**What to work on:** All lines from the one with "addGrille();" through the one with "points = np.array([vertex.co", and only those, are to be reproduced exactly, both ends included.

── Supplied information ──

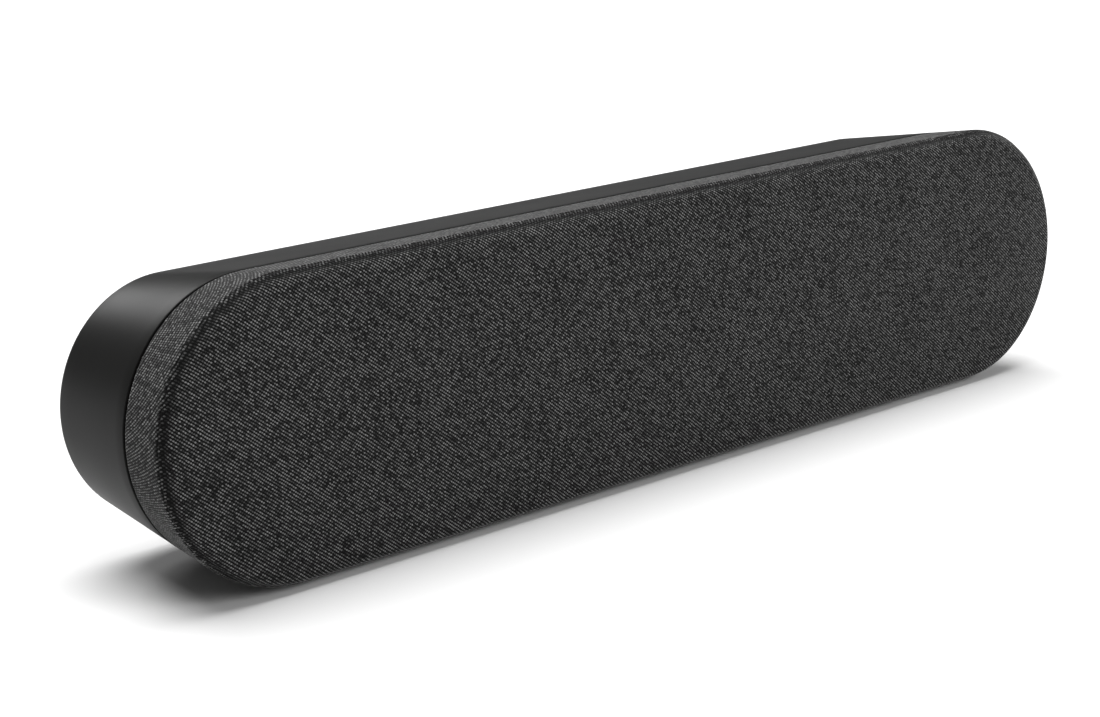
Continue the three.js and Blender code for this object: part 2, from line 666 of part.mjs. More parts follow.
// The twin leads run from the board's sockets to the back of each woofer's basket.
function addLeads() {
  const way = [
    [63, 2.8, -14],
    [64, -1, -14],
    [72, -5, -14],
    [82, -4.5, -14],
    [92, -3.4, -14],
    [97, -4.2, -13],
    [99, -5.1, -12],
  ];
  bothSides((side, sign) => {
    const route = new THREE.CatmullRomCurve3(way.map(([x, y, z]) => new THREE.Vector3(sign * x, y, z)));
    const section = new THREE.Shape().absarc(0, 0, LEAD_RADIUS, 0, 2 * Math.PI);
    const lead = new THREE.ExtrudeGeometry(section, { steps: 14, curveSegments: 4, extrudePath: route });
    add(`speaker_lead_${side}`, lead, MATERIALS.rubber);
  });
}

addGrille();
addBaffle();
addCase();
addScrews();
addInserts();
addFeet();
bothSides(addWoofer);
bothSides(addTweeter);
addRadiator();
addBoard();
addHeatSink();
addTray();
addPorts();
addButtons();
addStatusLight();
addLeads();

export default bar;
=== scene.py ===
"""A racetrack-fronted soundbar in charcoal twill and satin black plastic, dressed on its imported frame.

Design lengths are millimetres and the meshes are metres. +X runs along the bar, -Y faces the listener and
+Z is up. The origin is on the table under the middle of the bar.
"""

from __future__ import annotations

import logging
import math
from collections.abc import Iterable, Sequence
from dataclasses import dataclass
from enum import Enum
from typing import Any

import bmesh
import bpy
from mathutils import Matrix, Quaternion, Vector
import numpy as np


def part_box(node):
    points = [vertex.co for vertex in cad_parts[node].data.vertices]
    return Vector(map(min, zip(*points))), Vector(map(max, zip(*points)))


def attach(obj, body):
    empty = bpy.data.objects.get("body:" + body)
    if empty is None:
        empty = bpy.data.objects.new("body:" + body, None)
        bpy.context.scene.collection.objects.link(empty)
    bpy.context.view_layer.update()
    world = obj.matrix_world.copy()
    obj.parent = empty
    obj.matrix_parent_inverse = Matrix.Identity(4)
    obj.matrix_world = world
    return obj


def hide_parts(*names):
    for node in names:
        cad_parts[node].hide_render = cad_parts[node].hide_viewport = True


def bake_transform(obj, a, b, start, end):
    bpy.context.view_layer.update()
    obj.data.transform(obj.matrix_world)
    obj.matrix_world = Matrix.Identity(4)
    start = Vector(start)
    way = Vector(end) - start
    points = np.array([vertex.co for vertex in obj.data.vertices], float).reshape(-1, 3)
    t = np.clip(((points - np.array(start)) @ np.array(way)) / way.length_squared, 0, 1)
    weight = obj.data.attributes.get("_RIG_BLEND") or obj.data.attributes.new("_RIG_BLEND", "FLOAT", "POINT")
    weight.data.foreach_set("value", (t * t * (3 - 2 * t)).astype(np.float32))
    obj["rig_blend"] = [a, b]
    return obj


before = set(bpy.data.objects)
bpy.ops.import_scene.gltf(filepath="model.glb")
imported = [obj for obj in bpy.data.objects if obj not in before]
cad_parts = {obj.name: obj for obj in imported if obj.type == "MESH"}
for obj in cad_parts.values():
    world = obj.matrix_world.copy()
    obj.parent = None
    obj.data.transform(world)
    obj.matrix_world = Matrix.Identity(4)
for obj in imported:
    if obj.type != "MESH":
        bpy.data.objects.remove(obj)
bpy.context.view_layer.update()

MM = 0.001
ROOT = "enclosure"
LOG = logging.getLogger("soundbar")
OVERLAP = 1.0  # how far a joined or cutting shape runs past a surface
TO_THE_BACK = (-math.pi / 2, 0.0, 0.0)  # turns +Z to +Y

Colour = tuple[float, float, float]
Profile = list[tuple[float, float]]


# ---- Node trees ----------------------------------------------------------------------------------
class Signal:
    """A number that varies over a surface. Using it in an expression adds the Math nodes for it."""

    def __init__(self, graph: Graph, socket: bpy.types.NodeSocket) -> None:
        """Wraps an output socket of a graph."""
        self.graph = graph
        self.socket = socket

    def __add__(self, other: Number) -> Signal:
        """self + other."""
        return self.graph.math("ADD", self, other)

    def __sub__(self, other: Number) -> Signal:
        """self - other."""
        return self.graph.math("SUBTRACT", self, other)

    def __rsub__(self, other: Number) -> Signal:
        """other - self."""
        return self.graph.math("SUBTRACT", other, self)

    def __mul__(self, other: Number) -> Signal:
        """self * other."""
        return self.graph.math("MULTIPLY", self, other)

    def __truediv__(self, other: Number) -> Signal:
        """self / other."""
        return self.graph.math("DIVIDE", self, other)

    def __pow__(self, other: Number) -> Signal:
        """self ** other."""
        return self.graph.math("POWER", self, other)

    __radd__ = __add__
    __rmul__ = __mul__

    def floor(self) -> Signal:
        """The whole number at or below self."""
        return self.graph.math("FLOOR", self)

    def fraction(self) -> Signal:
        """What is left above the floor."""
        return self.graph.math("FRACT", self)

    def clamped(self) -> Signal:
        """self held between 0 and 1."""
        return self.graph.node("ShaderNodeClamp", inputs={"Value": self}).signal()

    def wave(self) -> Signal:
        """A smooth hump from 0 to 1 and back, once for each unit of self, highest at whole numbers."""
        return self.graph.math("COSINE", self * (2 * math.pi)) * 0.5 + 0.5

    def step(self, low: float, high: float) -> Signal:
        """0 below low, 1 above high, and smooth between them."""
        settings = {"interpolation_type": "SMOOTHSTEP"}
        values = {"Value": self, "From Min": low, "From Max": high}
        return self.graph.node("ShaderNodeMapRange", settings, values).signal()


Number = float | Signal
Feed = Number | bpy.types.NodeSocket | Sequence[float] | bpy.types.ID | bool | int | str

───

**Task solution:**
addGrille();
addBaffle();
addCase();
addScrews();
addInserts();
addFeet();
bothSides(addWoofer);
bothSides(addTweeter);
addRadiator();
addBoard();
addHeatSink();
addTray();
addPorts();
addButtons();
addStatusLight();
addLeads();

export default bar;
=== scene.py ===
"""A racetrack-fronted soundbar in charcoal twill and satin black plastic, dressed on its imported frame.

Design lengths are millimetres and the meshes are metres. +X runs along the bar, -Y faces the listener and
+Z is up. The origin is on the table under the middle of the bar.
"""

from __future__ import annotations

import logging
import math
from collections.abc import Iterable, Sequence
from dataclasses import dataclass
from enum import Enum
from typing import Any

import bmesh
import bpy
from mathutils import Matrix, Quaternion, Vector
import numpy as np


def part_box(node):
    points = [vertex.co for vertex in cad_parts[node].data.vertices]
    return Vector(map(min, zip(*points))), Vector(map(max, zip(*points)))


def attach(obj, body):
    empty = bpy.data.objects.get("body:" + body)
    if empty is None:
        empty = bpy.data.objects.new("body:" + body, None)
        bpy.context.scene.collection.objects.link(empty)
    bpy.context.view_layer.update()
    world = obj.matrix_world.copy()
    obj.parent = empty
    obj.matrix_parent_inverse = Matrix.Identity(4)
    obj.matrix_world = world
    return obj


def hide_parts(*names):
    for node in names:
        cad_parts[node].hide_render = cad_parts[node].hide_viewport = True


def bake_transform(obj, a, b, start, end):
    bpy.context.view_layer.update()
    obj.data.transform(obj.matrix_world)
    obj.matrix_world = Matrix.Identity(4)
    start = Vector(start)
    way = Vector(end) - start
    points = np.array([vertex.co for vertex in obj.data.vertices], float).reshape(-1, 3)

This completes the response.